Last but not least, the discussion about the uprisings of the non-movements, which are no longer classical social movements because they are not a political demand of the population or a part of this population, inspired us to organise a Non Congress: not because we imagined that we could address and call together the non-movements in this way. But because we think that we have to ask for these real movements that are capable of interrupting, at least for a moment, the ruling order.

In this reference to the non-movements, however, we must avoid the mistake of turning them back into the revolutionary subject to which we want to relate our politics. Rather, the non-movements refer to the rejection of a reproduction of politics, identities and democracy, to the renunciation of all representation and reveal the emptiness of the spectacle that takes place before our eyes every day in the sphere of the public and the political. To use them to fill the void to which they refer would be to misunderstand the questioning of identities.

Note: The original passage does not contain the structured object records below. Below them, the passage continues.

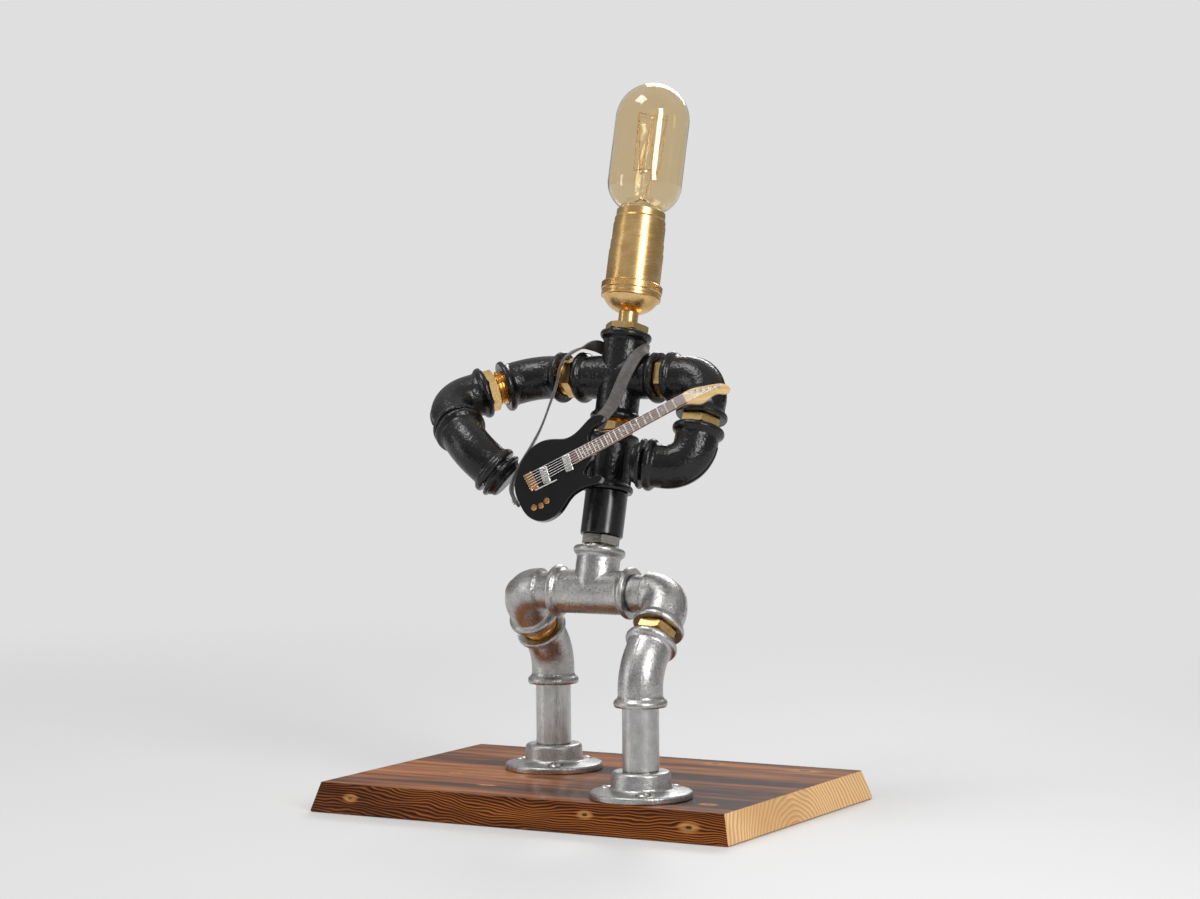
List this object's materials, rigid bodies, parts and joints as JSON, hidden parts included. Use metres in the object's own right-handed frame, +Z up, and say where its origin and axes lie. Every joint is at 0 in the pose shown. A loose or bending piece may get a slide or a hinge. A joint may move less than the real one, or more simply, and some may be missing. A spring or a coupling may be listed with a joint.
{
  "type": "pipe table lamp",
  "caption": "Table lamp built from threaded pipe fittings as a seated guitar player on a wooden board; a filament bulb in a brass holder is the head, and its threaded joints turn.",
  "frame": {"origin": "centre of the board's underside", "axes": "+X along the board's long side to the figure's left hand, +Y to the figure's back, +Z up"},
  "size_m": [0.2794, 0.1914, 0.4342],
  "materials": {
    "wood": "burnt pine under clear gloss varnish",
    "galvanised_iron": "galvanised casting with a fine sandy texture",
    "galvanised_pipe": "bright galvanised tube",
    "zinc_screw": "zinc plated",
    "rubber_grommet": "matte black",
    "nickel_nipple": "nickel plated, machined",
    "black_steel": "smooth satin black",
    "black_iron": "gloss black paint over a sand-cast surface",
    "brass_nipple": "machined, slightly tarnished",
    "holder_brass": "turned and knurled, lacquered",
    "porcelain": "glazed ceramic",
    "contact_brass": "spun sheet brass",
    "amber_glass": "clear amber tint",
    "clear_glass": "clear",
    "filament_wire": "fine bright wire",
    "guitar_black": "polished black lacquer",
    "maple": "satin pale wood",
    "rosewood": "dark red-brown wood",
    "nickel_wire": "bright nickel",
    "pickup_cover": "satin nickel",
    "gold_hardware": "gold plated",
    "strap_leather": "dark grey, fine grain",
    "lead_sheath": "round black sheath"
  },
  "bodies": {
    "root": {"base_board": "wood", "left_foot_flange": "galvanised_iron", "right_foot_flange": "galvanised_iron", "flange_screws": "zinc_screw", "cable_grommet": "rubber_grommet", "left_shin_pipe": "galvanised_pipe", "right_shin_pipe": "galvanised_pipe", "left_knee_elbow": "galvanised_iron", "right_knee_elbow": "galvanised_iron", "left_thigh_nipple": "brass_nipple", "right_thigh_nipple": "brass_nipple", "left_hip_elbow": "galvanised_iron", "right_hip_elbow": "galvanised_iron", "leg_lead": "lead_sheath"},
    "hips": {"hip_tee": "galvanised_iron", "waist_nipple": "nickel_nipple", "hip_lead": "lead_sheath"},
    "torso": {"torso_sleeve": "black_steel", "chest_socket": "black_iron", "chest_nipple": "brass_nipple", "shoulder_cross": "black_iron", "neck_bushing": "brass_nipple", "guitar_body": "guitar_black", "guitar_neck": "maple", "guitar_fretboard": "rosewood", "guitar_frets": "nickel_wire", "guitar_pickups": "pickup_cover", "guitar_bridge": "gold_hardware", "guitar_knobs": "gold_hardware", "guitar_vibrato_arm": "nickel_wire", "guitar_tuners": "nickel_wire", "guitar_strings": "nickel_wire", "strap": "strap_leather", "strap_buttons": "nickel_wire", "torso_lead": "lead_sheath"},
    "lamp_head": {"lamp_neck_tube": "holder_brass", "socket_cap": "holder_brass", "socket_shell": "holder_brass", "socket_insulator": "porcelain", "screw_shell": "contact_brass", "centre_contact": "contact_brass", "terminal_screws": "zinc_screw", "head_lead": "lead_sheath"},
    "bulb": {"bulb_glass": "amber_glass", "bulb_screw_cap": "contact_brass", "bulb_stem": "clear_glass", "bulb_filament": "filament_wire", "filament_supports": "filament_wire"},
    "left_arm": {"left_shoulder_nipple": "brass_nipple", "left_upper_elbow": "black_iron"},
    "left_forearm": {"left_arm_nipple": "brass_nipple", "left_forearm_elbow": "black_iron", "left_hand_plug": "black_iron"},
    "right_arm": {"right_shoulder_nipple": "brass_nipple", "right_shoulder_elbow": "black_iron", "right_arm_nipple": "brass_nipple"},
    "right_forearm": {"right_upper_elbow": "black_iron", "right_wrist_nipple": "black_iron", "right_forearm_elbow": "black_iron", "right_hand_plug": "black_iron"}
  },
  "joints": [
    {"name": "hip_tilt", "type": "hinge", "parent": "root", "child": "hips", "pos_m": [0.014, -0.021, 0.1304], "axis": [1, 0, 0], "range_deg": [-8, 8]},
    {"name": "waist_turn", "type": "hinge", "parent": "hips", "child": "torso", "pos_m": [0.014, -0.01414, 0.15548], "axis": [0, 0.2639, 0.9646], "range_deg": [-20, 20]},
    {"name": "head_turn", "type": "hinge", "parent": "torso", "child": "lamp_head", "pos_m": [0.014, 0.02056, 0.28232], "axis": [0, 0.2639, 0.9646], "range_deg": [-90, 90]},
    {"name": "bulb_unscrew", "type": "slide", "parent": "lamp_head", "child": "bulb", "axis": [0, 0.2639, 0.9646], "range_m": [0, 0.024]},
    {"name": "left_shoulder_turn", "type": "hinge", "parent": "torso", "child": "left_arm", "pos_m": [0.014, 0.01344, 0.25627], "axis": [1, 0, 0], "range_deg": [-6, 6]},
    {"name": "left_elbow_turn", "type": "hinge", "parent": "left_arm", "child": "left_forearm", "pos_m": [0.0735, 0.01344, 0.25627], "axis": [0, -0.4179, -0.9085], "range_deg": [-10, 20]},
    {"name": "right_shoulder_turn", "type": "hinge", "parent": "torso", "child": "right_arm", "pos_m": [0.014, 0.01344, 0.25627], "axis": [-1, 0, 0], "range_deg": [-6, 6]},
    {"name": "right_elbow_turn", "type": "hinge", "parent": "right_arm", "child": "right_forearm", "pos_m": [-0.045, 0.01344, 0.25627], "axis": [-0.7071, -0.6542, -0.2683], "range_deg": [-10, 10]}
  ]
}
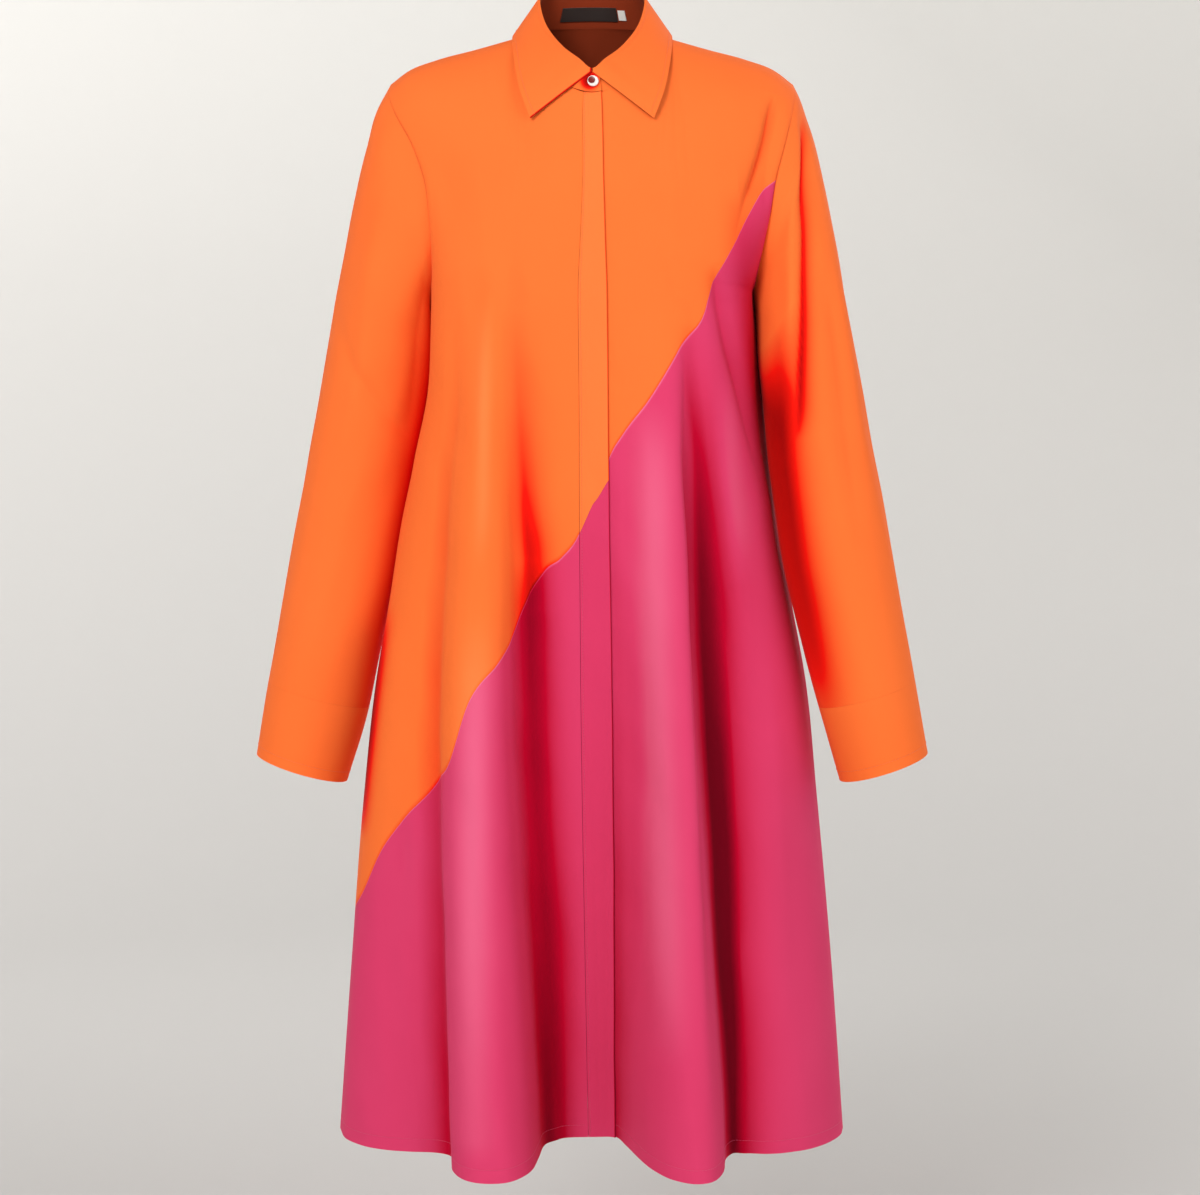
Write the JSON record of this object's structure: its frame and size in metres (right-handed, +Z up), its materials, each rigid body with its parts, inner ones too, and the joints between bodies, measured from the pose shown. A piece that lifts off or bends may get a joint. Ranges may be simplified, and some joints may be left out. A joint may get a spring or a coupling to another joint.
{
  "type": "shirt dress",
  "caption": "A flared, long-sleeved shirt dress with a pointed collar, a hidden-button placket and a diagonal colour block, filled out as it is worn",
  "frame": {"origin": "midway between the shoulders, level with the seam where the collar stand meets them, where the shoulders of the wearer hold the dress up", "axes": "+Z up, -Y to the front, the wearer's right side at -X"},
  "size_m": [0.6277, 0.3249, 1.0738],
  "materials": {
    "orange_crepe": "matt plain-dyed crepe",
    "pink_crepe": "matt plain-dyed crepe",
    "pearl_button": "polished pearl",
    "black_label": "woven satin",
    "white_tab": "woven satin"
  },
  "bodies": {
    "root": {"front_right_upper": "orange_crepe", "front_right_lower": "pink_crepe", "front_left_upper": "orange_crepe", "front_left_lower": "pink_crepe", "back_upper": "orange_crepe", "back_lower": "pink_crepe", "placket_upper": "orange_crepe", "placket_lower": "pink_crepe", "sleeve_right": "orange_crepe", "sleeve_left": "orange_crepe", "cuff_right": "orange_crepe", "cuff_left": "orange_crepe", "collar_stand": "orange_crepe", "collar_leaf": "orange_crepe", "collar_button": "pearl_button", "neck_label": "black_label", "size_tab": "white_tab"}
  },
  "joints": []
}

The non, which we will be talking about over the next few days, also points to the fact that we have to search for a beyond of identities. Perhaps nothing else reveals the constitution of the domination we are dealing with more clearly than its ability to create an immense diversity of identities, categories and pigeonholes that come across as offer and suggest freedom because they enable a choice, indeed want to force us into this choice. Be what you are, be what or who you want to be, but really, be who you think you are! – is its seductive offer.

This offer of identity, with its temptation to commit ourselves to an ideal that lies within us and chains us to what we are and have become, prevents us from reaching the limits of what is possible and conceivable, from opening up a horizon that breaks open all categories and thus creates a disorder in which the world can be reassembled.

So let us dare the non
– beyond our entrenched concepts
– beyond the clinging to identities
– beyond the compulsion to constructive positivity

Let us face up to the spreading emptiness and finally dare to ask questions to which we do not yet know the answer!